--- Dataset content ---

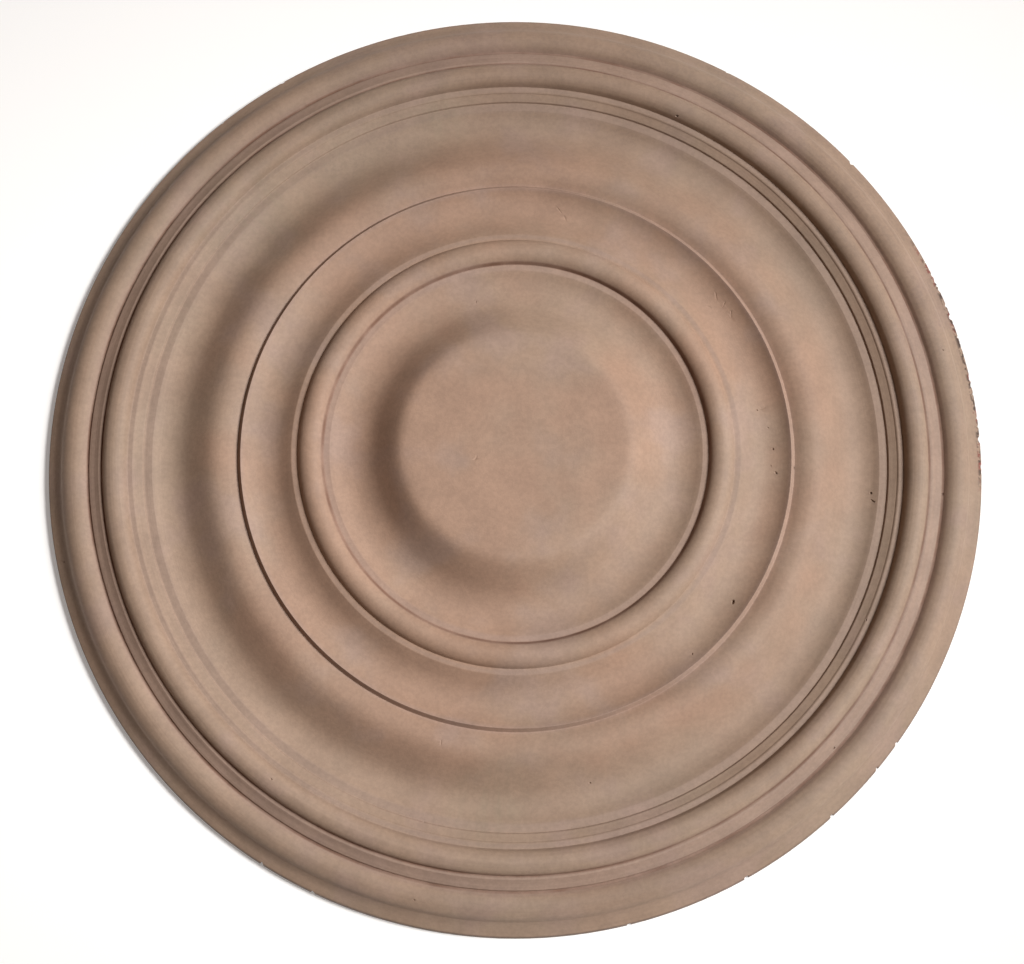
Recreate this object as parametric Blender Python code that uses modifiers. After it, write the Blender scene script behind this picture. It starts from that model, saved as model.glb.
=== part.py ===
"""A round plaster ceiling rose, cast in one piece: a raised boss inside rings of turned mouldings.

The rose lies on its back. Its flat back, which is bedded to the ceiling, is at z = 0 with the
origin at its centre, and +Z is the way the mouldings face.
"""

import math

import bpy

NAME = "ceiling_rose"
MM = 0.001

# The members of the section, from the middle outwards. Widths and heights are in millimetres.
# An angle is the fall of the surface, in degrees: positive falls outwards, negative rises outwards.
# Together they make a rose 600 mm across.
BOSS_FACE_RADIUS = 68.4
BOSS_SHOULDER_CURVE = 10.8
BOSS_FLANK_FALL = 40.9
BOSS_FLANK_WIDTH = 12.6
BOSS_HOLLOW_CURVE = 24.4
BOSS_HOLLOW_RISE = 32.0

BEAD_INNER_FILLET = 3.9
BEAD_WIDTH = 16.3
BEAD_RISE = 5.8
BEAD_OUTER_FILLET = 3.8

NECK_FALL = 33.4
NECK_FLANK_WIDTH = 6.0
NECK_HOLLOW_CURVE = 21.7
NECK_HOLLOW_RISE = 41.2
ARRIS_WALL_WIDTH = 2.3
ARRIS_WALL_DROP = 3.9

WAVE_INNER_RISE = 31.5
WAVE_INNER_CURVE = 21.2
WAVE_CROWN_CURVE = 15.2
WAVE_FALL = 34.4
WAVE_FLANK_WIDTH = 13.4
WAVE_HOLLOW_CURVE = 20.2
WAVE_HOLLOW_RISE = 32.5
WAVE_FILLET = 5.3

STEP_WALL_WIDTH = 0.3
STEP_WALL_RISE = 1.1
OVOLO_CURVE = 1.6
OVOLO_FOOT_RISE = 46.1
OVOLO_HEAD_RISE = 11.7
COVE_CURVE = 15.9
COVE_HEAD_RISE = 33.0

ROLL_INNER_FILLET = 3.2
ROLL_WIDTH = 15.8
ROLL_RISE = 6.4
ROLL_OUTER_FILLET = 2.3

CAVETTO_CURVE = 17.7
CAVETTO_HEAD_FALL = 39.4
CAVETTO_FOOT_FALL = 15.3
QUIRK_WALL_WIDTH = 0.3
QUIRK_WALL_DROP = 1.2
QUIRK_WIDTH = 1.5

RIM_ROLL_INNER_RISE = 53.2
RIM_ROLL_INNER_CURVE = 9.1
RIM_ROLL_OUTER_CURVE = 10.0
RIM_ROLL_OUTER_FALL = 78.0

LIP_CURVE = 18.7
LIP_HEAD_FALL = 53.6
LIP_FOOT_FALL = 19.6
EDGE_ROUNDING = 1.5
EDGE_FALL = 80.0
EDGE_DRAFT = 0.8
EDGE_THICKNESS = 4.5

SIDES = 64
DEGREES_A_FACET = 17.0
SHARP_ANGLE = 24.0


class Section:
    """The running line of the moulding: each member starts where the last one ended."""

    def __init__(self):
        self.points = [(0.0, 0.0)]

    def run(self, width, drop=0.0):
        """A straight stretch, level unless it drops."""
        r, z = self.points[-1]
        self.points.append((r + width, z - drop))

    def flank(self, width, fall):
        """A straight stretch at an angle."""
        self.run(width, width * math.tan(math.radians(fall)))

    def sweep(self, curve, start, end):
        """An arc from one fall to another: a crown where the fall grows, a hollow where it lessens."""
        r, z = self.points[-1]
        count = max(2, math.ceil(abs(end - start) / DEGREES_A_FACET))
        turn = 1.0 if end > start else -1.0
        first = math.radians(start)
        for i in range(1, count + 1):
            fall = math.radians(start + (end - start) * i / count)
            out = turn * curve * (math.sin(fall) - math.sin(first))
            down = turn * curve * (math.cos(first) - math.cos(fall))
            self.points.append((r + out, z - down))

    def bead(self, width, rise):
        """A round bead that stands on a level bed, as an arc through its two feet and its crest."""
        curve = (width * width / 4 + rise * rise) / (2 * rise)
        foot = math.degrees(2 * math.atan2(2 * rise, width))
        self.sweep(curve, -foot, foot)


def section_points():
    """(radius, height above the back) down the face from the middle, round the edge and along the back."""
    line = Section()
    line.run(BOSS_FACE_RADIUS)
    line.sweep(BOSS_SHOULDER_CURVE, 0.0, BOSS_FLANK_FALL)
    line.flank(BOSS_FLANK_WIDTH, BOSS_FLANK_FALL)
    line.sweep(BOSS_HOLLOW_CURVE, BOSS_FLANK_FALL, -BOSS_HOLLOW_RISE)

    line.run(BEAD_INNER_FILLET)
    line.bead(BEAD_WIDTH, BEAD_RISE)
    line.run(BEAD_OUTER_FILLET)

    line.flank(NECK_FLANK_WIDTH, NECK_FALL)
    line.sweep(NECK_HOLLOW_CURVE, NECK_FALL, -NECK_HOLLOW_RISE)
    line.run(ARRIS_WALL_WIDTH, ARRIS_WALL_DROP)

    line.sweep(WAVE_INNER_CURVE, -WAVE_INNER_RISE, 0.0)
    line.sweep(WAVE_CROWN_CURVE, 0.0, WAVE_FALL)
    line.flank(WAVE_FLANK_WIDTH, WAVE_FALL)
    line.sweep(WAVE_HOLLOW_CURVE, WAVE_FALL, -WAVE_HOLLOW_RISE)
    line.run(WAVE_FILLET)

    line.run(STEP_WALL_WIDTH, -STEP_WALL_RISE)
    line.sweep(OVOLO_CURVE, -OVOLO_FOOT_RISE, -OVOLO_HEAD_RISE)
    line.sweep(COVE_CURVE, -OVOLO_HEAD_RISE, -COVE_HEAD_RISE)

    line.run(ROLL_INNER_FILLET)
    line.bead(ROLL_WIDTH, ROLL_RISE)
    line.run(ROLL_OUTER_FILLET)

    line.sweep(CAVETTO_CURVE, CAVETTO_HEAD_FALL, CAVETTO_FOOT_FALL)
    line.run(QUIRK_WALL_WIDTH, QUIRK_WALL_DROP)
    line.run(QUIRK_WIDTH)

    line.sweep(RIM_ROLL_INNER_CURVE, -RIM_ROLL_INNER_RISE, 0.0)
    line.sweep(RIM_ROLL_OUTER_CURVE, 0.0, RIM_ROLL_OUTER_FALL)
    line.sweep(LIP_CURVE, LIP_HEAD_FALL, LIP_FOOT_FALL)
    line.sweep(EDGE_ROUNDING, LIP_FOOT_FALL, EDGE_FALL)
    line.run(EDGE_DRAFT, EDGE_THICKNESS)

    back = line.points[-1][1]
    face = [(r * MM, (z - back) * MM) for r, z in line.points]
    return face + [(0.0, 0.0)]


def plaster():
    """Cast gypsum plaster, unpainted, buff with a pink cast: matt and slightly chalky."""
    material = bpy.data.materials.new("cast_plaster")
    material.use_nodes = True
    shader = material.node_tree.nodes["Principled BSDF"]
    shader.inputs["Base Color"].default_value = (0.413, 0.275, 0.195, 1.0)
    shader.inputs["Roughness"].default_value = 0.8
    shader.inputs["Metallic"].default_value = 0.0
    return material


def turned(name, points, material, collection):
    """The solid that a section makes when it is turned once round the Z axis."""
    line = bpy.data.meshes.new(name + "_section")
    edges = [(i, i + 1) for i in range(len(points) - 1)]
    line.from_pydata([(r, 0.0, z) for r, z in points], edges, [])
    guide = bpy.data.objects.new(name + "_section", line)
    bpy.context.scene.collection.objects.link(guide)

    screw = guide.modifiers.new("turn", "SCREW")
    screw.axis = "Z"
    screw.angle = math.tau
    screw.steps = SIDES
    screw.render_steps = SIDES
    screw.use_merge_vertices = True
    screw.merge_threshold = 0.00001

    graph = bpy.context.evaluated_depsgraph_get()
    mesh = bpy.data.meshes.new_from_object(guide.evaluated_get(graph))
    mesh.name = name
    mesh.materials.append(material)
    mesh.shade_smooth()
    mesh.set_sharp_from_angle(angle=math.radians(SHARP_ANGLE))
    bpy.data.objects.remove(guide)
    bpy.data.meshes.remove(line)

    solid = bpy.data.objects.new(name, mesh)
    collection.objects.link(solid)
    return solid


def main():
    for old in list(bpy.data.objects):
        bpy.data.objects.remove(old)
    collection = bpy.data.collections.new("ceiling rose")
    bpy.context.scene.collection.children.link(collection)
    turned(NAME, section_points(), plaster(), collection)


main()
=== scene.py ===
# %% [markdown]
# # A plaster ceiling rose
# The rose is one casting in gypsum plaster, as it comes from its mould: unpainted, buff with a pink
# cast. It lies on its back, with its mouldings up, the way the photograph shows it. Everything here
# is in the frame of the solid model: metres, +Z up, the centre of the rose's flat back at the origin.

# %% The frame that this scene works in
import math
import random

import bmesh
import bpy
import numpy as np
from mathutils import Matrix, Vector, noise


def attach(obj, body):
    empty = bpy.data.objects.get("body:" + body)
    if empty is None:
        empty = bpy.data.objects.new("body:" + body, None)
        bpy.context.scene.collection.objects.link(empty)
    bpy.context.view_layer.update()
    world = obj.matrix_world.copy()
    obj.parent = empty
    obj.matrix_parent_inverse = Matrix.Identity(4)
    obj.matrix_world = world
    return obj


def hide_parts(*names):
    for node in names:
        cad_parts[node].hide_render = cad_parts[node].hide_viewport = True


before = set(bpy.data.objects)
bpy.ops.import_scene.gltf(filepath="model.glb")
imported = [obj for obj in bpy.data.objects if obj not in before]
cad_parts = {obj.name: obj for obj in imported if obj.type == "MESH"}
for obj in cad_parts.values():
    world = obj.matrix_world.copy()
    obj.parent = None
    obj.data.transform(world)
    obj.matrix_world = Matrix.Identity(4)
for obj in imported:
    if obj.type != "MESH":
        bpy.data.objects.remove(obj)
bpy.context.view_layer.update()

MM = 0.001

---

_Requirements_:
For each line above that contains the word "names", copy that line.

_Worked answer_:
def hide_parts(*names):
    for node in names:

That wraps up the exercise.